START
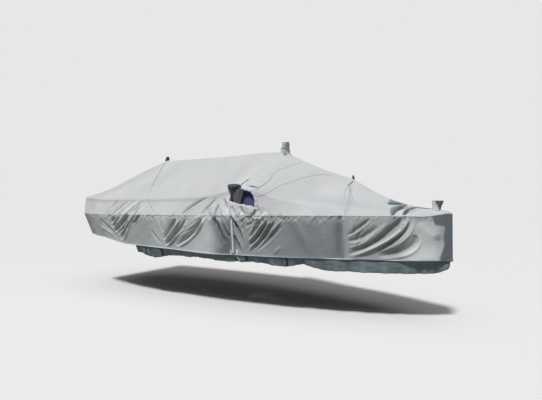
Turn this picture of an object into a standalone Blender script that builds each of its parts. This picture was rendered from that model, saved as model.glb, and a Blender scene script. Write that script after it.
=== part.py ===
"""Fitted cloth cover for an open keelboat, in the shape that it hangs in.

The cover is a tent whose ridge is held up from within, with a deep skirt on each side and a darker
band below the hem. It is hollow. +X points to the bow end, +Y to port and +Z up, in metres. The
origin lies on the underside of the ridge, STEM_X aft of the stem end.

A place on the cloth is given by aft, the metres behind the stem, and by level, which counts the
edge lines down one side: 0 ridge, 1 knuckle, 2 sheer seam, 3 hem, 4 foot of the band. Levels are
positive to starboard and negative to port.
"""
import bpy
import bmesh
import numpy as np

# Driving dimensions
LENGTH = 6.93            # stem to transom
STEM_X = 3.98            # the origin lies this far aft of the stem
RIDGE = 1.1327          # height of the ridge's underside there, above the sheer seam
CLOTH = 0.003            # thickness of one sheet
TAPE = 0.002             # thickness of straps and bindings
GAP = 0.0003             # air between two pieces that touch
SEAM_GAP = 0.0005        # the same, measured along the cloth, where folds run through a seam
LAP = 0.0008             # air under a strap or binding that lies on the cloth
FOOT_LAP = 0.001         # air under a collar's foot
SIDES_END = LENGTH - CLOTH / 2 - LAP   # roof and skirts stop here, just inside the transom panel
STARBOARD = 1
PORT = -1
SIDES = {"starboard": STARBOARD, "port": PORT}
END
REQUEST:
Copy all the lines above that hold the string "this".

EXPECTED ANSWER:
Turn this picture of an object into a standalone Blender script that builds each of its parts. This picture was rendered from that model, saved as model.glb, and a Blender scene script. Write that script after it.
STEM_X = 3.98            # the origin lies this far aft of the stem